_The problem_: Give the data again, word for word.

_Provided data_:
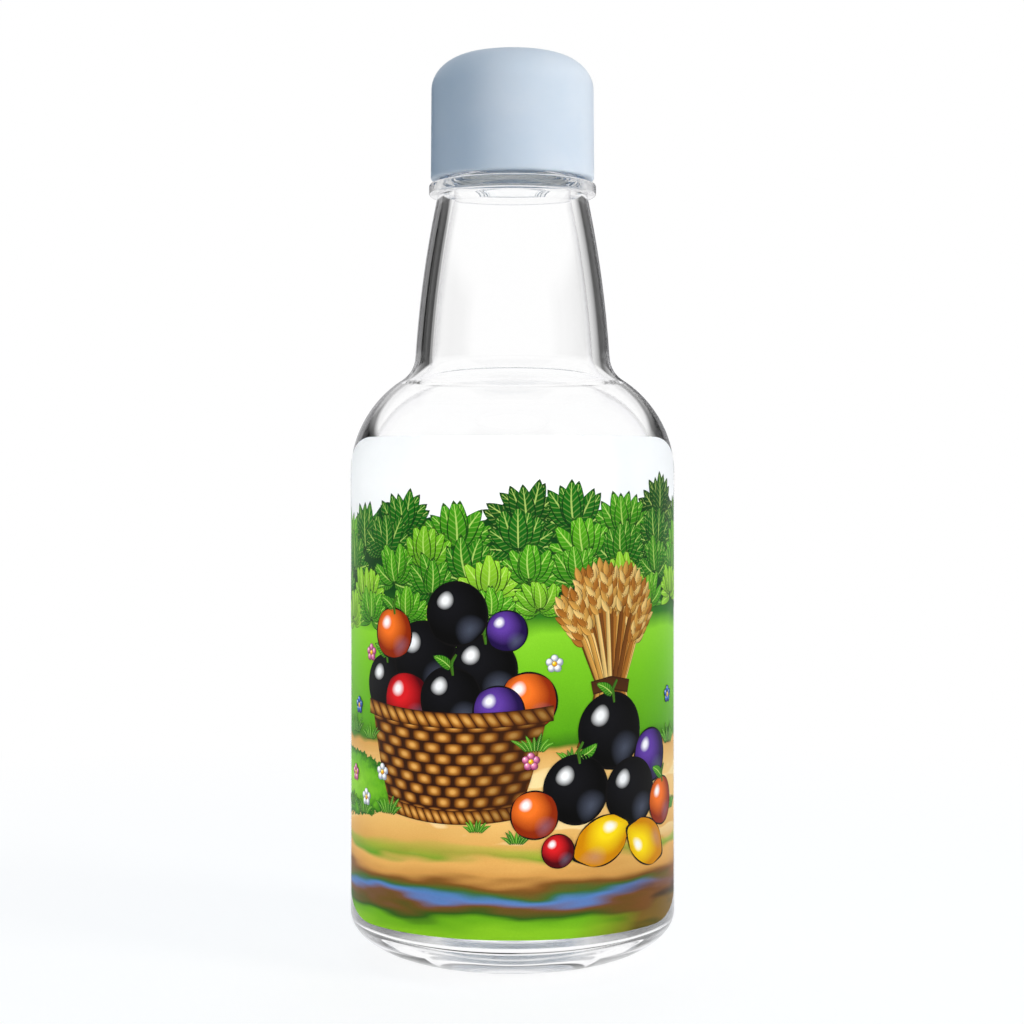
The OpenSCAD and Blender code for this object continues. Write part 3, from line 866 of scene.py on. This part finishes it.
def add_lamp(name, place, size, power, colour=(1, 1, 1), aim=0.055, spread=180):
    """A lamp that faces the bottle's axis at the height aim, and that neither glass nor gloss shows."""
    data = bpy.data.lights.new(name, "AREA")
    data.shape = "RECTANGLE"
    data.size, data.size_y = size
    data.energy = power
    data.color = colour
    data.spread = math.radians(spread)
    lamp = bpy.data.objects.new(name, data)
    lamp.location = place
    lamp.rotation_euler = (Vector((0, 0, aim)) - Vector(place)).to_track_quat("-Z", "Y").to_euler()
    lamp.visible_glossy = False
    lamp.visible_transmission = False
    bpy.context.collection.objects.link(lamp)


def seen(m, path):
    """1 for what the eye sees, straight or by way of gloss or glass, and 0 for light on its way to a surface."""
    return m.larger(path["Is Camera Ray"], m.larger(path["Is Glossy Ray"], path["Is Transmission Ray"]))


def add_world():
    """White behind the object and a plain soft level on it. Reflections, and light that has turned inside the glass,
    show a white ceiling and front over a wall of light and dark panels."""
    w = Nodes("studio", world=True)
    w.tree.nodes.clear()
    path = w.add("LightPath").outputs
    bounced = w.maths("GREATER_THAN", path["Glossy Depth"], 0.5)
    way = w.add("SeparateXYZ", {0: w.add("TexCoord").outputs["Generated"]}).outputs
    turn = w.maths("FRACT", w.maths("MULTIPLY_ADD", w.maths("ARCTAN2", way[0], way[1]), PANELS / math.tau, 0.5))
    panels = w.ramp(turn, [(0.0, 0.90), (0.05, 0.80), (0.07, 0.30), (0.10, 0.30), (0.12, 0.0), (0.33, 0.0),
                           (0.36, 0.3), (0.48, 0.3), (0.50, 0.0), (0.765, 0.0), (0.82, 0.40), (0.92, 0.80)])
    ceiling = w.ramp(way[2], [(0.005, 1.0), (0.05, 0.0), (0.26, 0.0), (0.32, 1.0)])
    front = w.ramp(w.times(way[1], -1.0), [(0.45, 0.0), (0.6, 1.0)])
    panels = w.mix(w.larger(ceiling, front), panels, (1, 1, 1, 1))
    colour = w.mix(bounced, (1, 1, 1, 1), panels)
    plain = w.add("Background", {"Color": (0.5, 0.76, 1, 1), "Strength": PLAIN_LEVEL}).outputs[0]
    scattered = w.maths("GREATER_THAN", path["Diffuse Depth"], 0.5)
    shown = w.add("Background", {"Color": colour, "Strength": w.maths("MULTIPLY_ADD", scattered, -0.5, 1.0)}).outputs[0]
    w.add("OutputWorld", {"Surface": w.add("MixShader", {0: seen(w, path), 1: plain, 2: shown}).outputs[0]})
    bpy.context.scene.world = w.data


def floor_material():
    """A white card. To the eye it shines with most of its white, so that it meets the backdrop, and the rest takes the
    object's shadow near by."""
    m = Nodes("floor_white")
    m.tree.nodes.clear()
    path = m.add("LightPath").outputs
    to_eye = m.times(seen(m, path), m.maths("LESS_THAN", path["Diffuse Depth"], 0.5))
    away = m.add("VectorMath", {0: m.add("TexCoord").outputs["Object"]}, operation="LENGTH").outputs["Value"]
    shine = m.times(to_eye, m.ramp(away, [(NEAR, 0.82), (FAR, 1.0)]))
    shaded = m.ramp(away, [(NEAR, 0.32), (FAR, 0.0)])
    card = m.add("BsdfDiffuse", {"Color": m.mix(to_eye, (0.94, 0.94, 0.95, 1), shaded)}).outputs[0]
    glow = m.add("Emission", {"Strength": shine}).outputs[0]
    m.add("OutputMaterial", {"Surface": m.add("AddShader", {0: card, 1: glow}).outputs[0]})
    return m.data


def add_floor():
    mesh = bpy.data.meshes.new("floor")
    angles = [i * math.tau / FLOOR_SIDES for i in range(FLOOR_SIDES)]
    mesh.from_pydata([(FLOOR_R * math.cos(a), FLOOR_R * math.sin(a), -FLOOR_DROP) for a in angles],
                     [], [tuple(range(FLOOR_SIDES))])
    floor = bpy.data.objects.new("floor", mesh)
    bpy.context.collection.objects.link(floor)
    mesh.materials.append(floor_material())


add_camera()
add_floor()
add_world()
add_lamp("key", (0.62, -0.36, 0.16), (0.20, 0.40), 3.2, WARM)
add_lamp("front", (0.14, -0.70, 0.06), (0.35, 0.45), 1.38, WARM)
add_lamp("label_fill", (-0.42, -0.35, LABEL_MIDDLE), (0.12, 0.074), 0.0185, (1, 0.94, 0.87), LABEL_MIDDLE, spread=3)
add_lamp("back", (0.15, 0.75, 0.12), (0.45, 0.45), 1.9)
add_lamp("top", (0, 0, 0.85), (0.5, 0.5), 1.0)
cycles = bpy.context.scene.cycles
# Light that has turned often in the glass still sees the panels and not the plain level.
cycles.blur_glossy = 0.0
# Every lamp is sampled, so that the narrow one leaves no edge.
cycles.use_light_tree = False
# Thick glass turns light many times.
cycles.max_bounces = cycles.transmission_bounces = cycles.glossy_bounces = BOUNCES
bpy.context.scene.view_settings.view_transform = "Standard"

_Expected answer_:
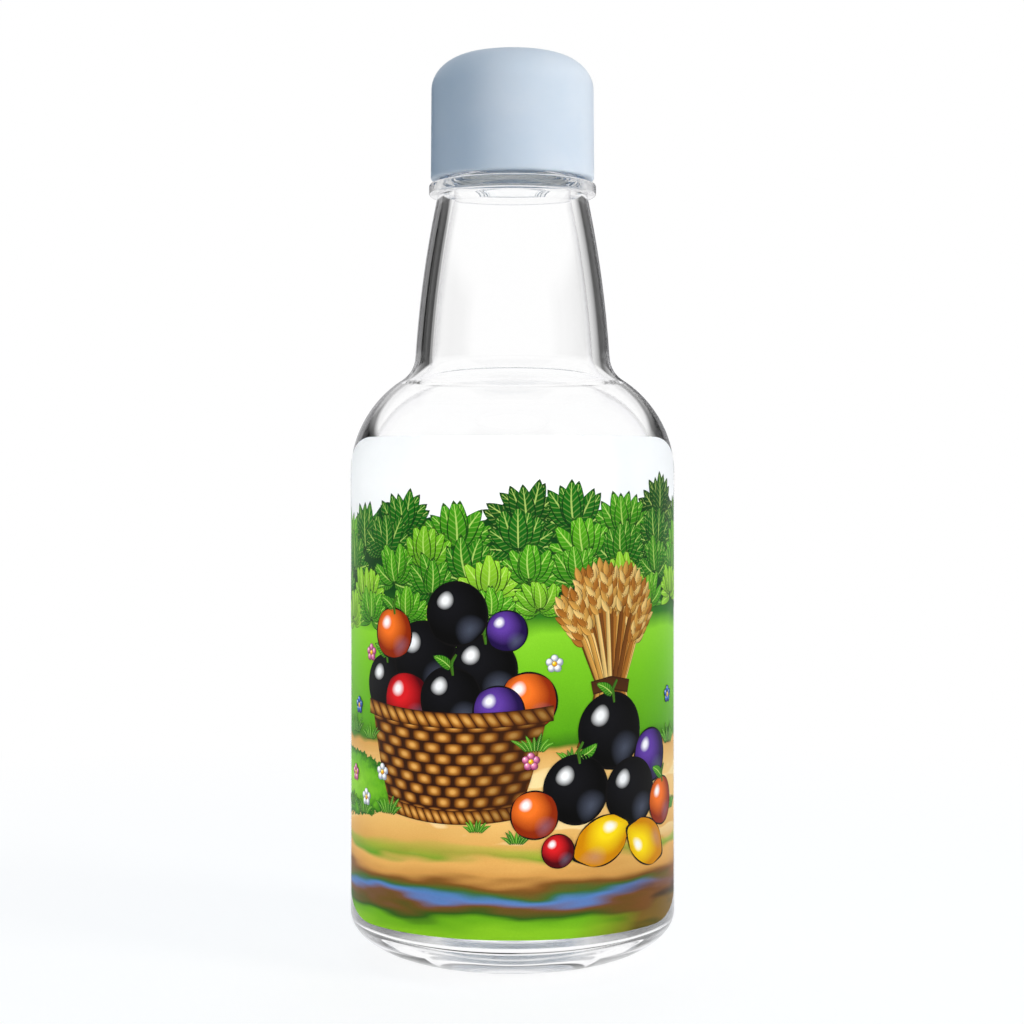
The OpenSCAD and Blender code for this object continues. Write part 3, from line 866 of scene.py on. This part finishes it.
def add_lamp(name, place, size, power, colour=(1, 1, 1), aim=0.055, spread=180):
    """A lamp that faces the bottle's axis at the height aim, and that neither glass nor gloss shows."""
    data = bpy.data.lights.new(name, "AREA")
    data.shape = "RECTANGLE"
    data.size, data.size_y = size
    data.energy = power
    data.color = colour
    data.spread = math.radians(spread)
    lamp = bpy.data.objects.new(name, data)
    lamp.location = place
    lamp.rotation_euler = (Vector((0, 0, aim)) - Vector(place)).to_track_quat("-Z", "Y").to_euler()
    lamp.visible_glossy = False
    lamp.visible_transmission = False
    bpy.context.collection.objects.link(lamp)


def seen(m, path):
    """1 for what the eye sees, straight or by way of gloss or glass, and 0 for light on its way to a surface."""
    return m.larger(path["Is Camera Ray"], m.larger(path["Is Glossy Ray"], path["Is Transmission Ray"]))


def add_world():
    """White behind the object and a plain soft level on it. Reflections, and light that has turned inside the glass,
    show a white ceiling and front over a wall of light and dark panels."""
    w = Nodes("studio", world=True)
    w.tree.nodes.clear()
    path = w.add("LightPath").outputs
    bounced = w.maths("GREATER_THAN", path["Glossy Depth"], 0.5)
    way = w.add("SeparateXYZ", {0: w.add("TexCoord").outputs["Generated"]}).outputs
    turn = w.maths("FRACT", w.maths("MULTIPLY_ADD", w.maths("ARCTAN2", way[0], way[1]), PANELS / math.tau, 0.5))
    panels = w.ramp(turn, [(0.0, 0.90), (0.05, 0.80), (0.07, 0.30), (0.10, 0.30), (0.12, 0.0), (0.33, 0.0),
                           (0.36, 0.3), (0.48, 0.3), (0.50, 0.0), (0.765, 0.0), (0.82, 0.40), (0.92, 0.80)])
    ceiling = w.ramp(way[2], [(0.005, 1.0), (0.05, 0.0), (0.26, 0.0), (0.32, 1.0)])
    front = w.ramp(w.times(way[1], -1.0), [(0.45, 0.0), (0.6, 1.0)])
    panels = w.mix(w.larger(ceiling, front), panels, (1, 1, 1, 1))
    colour = w.mix(bounced, (1, 1, 1, 1), panels)
    plain = w.add("Background", {"Color": (0.5, 0.76, 1, 1), "Strength": PLAIN_LEVEL}).outputs[0]
    scattered = w.maths("GREATER_THAN", path["Diffuse Depth"], 0.5)
    shown = w.add("Background", {"Color": colour, "Strength": w.maths("MULTIPLY_ADD", scattered, -0.5, 1.0)}).outputs[0]
    w.add("OutputWorld", {"Surface": w.add("MixShader", {0: seen(w, path), 1: plain, 2: shown}).outputs[0]})
    bpy.context.scene.world = w.data


def floor_material():
    """A white card. To the eye it shines with most of its white, so that it meets the backdrop, and the rest takes the
    object's shadow near by."""
    m = Nodes("floor_white")
    m.tree.nodes.clear()
    path = m.add("LightPath").outputs
    to_eye = m.times(seen(m, path), m.maths("LESS_THAN", path["Diffuse Depth"], 0.5))
    away = m.add("VectorMath", {0: m.add("TexCoord").outputs["Object"]}, operation="LENGTH").outputs["Value"]
    shine = m.times(to_eye, m.ramp(away, [(NEAR, 0.82), (FAR, 1.0)]))
    shaded = m.ramp(away, [(NEAR, 0.32), (FAR, 0.0)])
    card = m.add("BsdfDiffuse", {"Color": m.mix(to_eye, (0.94, 0.94, 0.95, 1), shaded)}).outputs[0]
    glow = m.add("Emission", {"Strength": shine}).outputs[0]
    m.add("OutputMaterial", {"Surface": m.add("AddShader", {0: card, 1: glow}).outputs[0]})
    return m.data


def add_floor():
    mesh = bpy.data.meshes.new("floor")
    angles = [i * math.tau / FLOOR_SIDES for i in range(FLOOR_SIDES)]
    mesh.from_pydata([(FLOOR_R * math.cos(a), FLOOR_R * math.sin(a), -FLOOR_DROP) for a in angles],
                     [], [tuple(range(FLOOR_SIDES))])
    floor = bpy.data.objects.new("floor", mesh)
    bpy.context.collection.objects.link(floor)
    mesh.materials.append(floor_material())


add_camera()
add_floor()
add_world()
add_lamp("key", (0.62, -0.36, 0.16), (0.20, 0.40), 3.2, WARM)
add_lamp("front", (0.14, -0.70, 0.06), (0.35, 0.45), 1.38, WARM)
add_lamp("label_fill", (-0.42, -0.35, LABEL_MIDDLE), (0.12, 0.074), 0.0185, (1, 0.94, 0.87), LABEL_MIDDLE, spread=3)
add_lamp("back", (0.15, 0.75, 0.12), (0.45, 0.45), 1.9)
add_lamp("top", (0, 0, 0.85), (0.5, 0.5), 1.0)
cycles = bpy.context.scene.cycles
# Light that has turned often in the glass still sees the panels and not the plain level.
cycles.blur_glossy = 0.0
# Every lamp is sampled, so that the narrow one leaves no edge.
cycles.use_light_tree = False
# Thick glass turns light many times.
cycles.max_bounces = cycles.transmission_bounces = cycles.glossy_bounces = BOUNCES
bpy.context.scene.view_settings.view_transform = "Standard"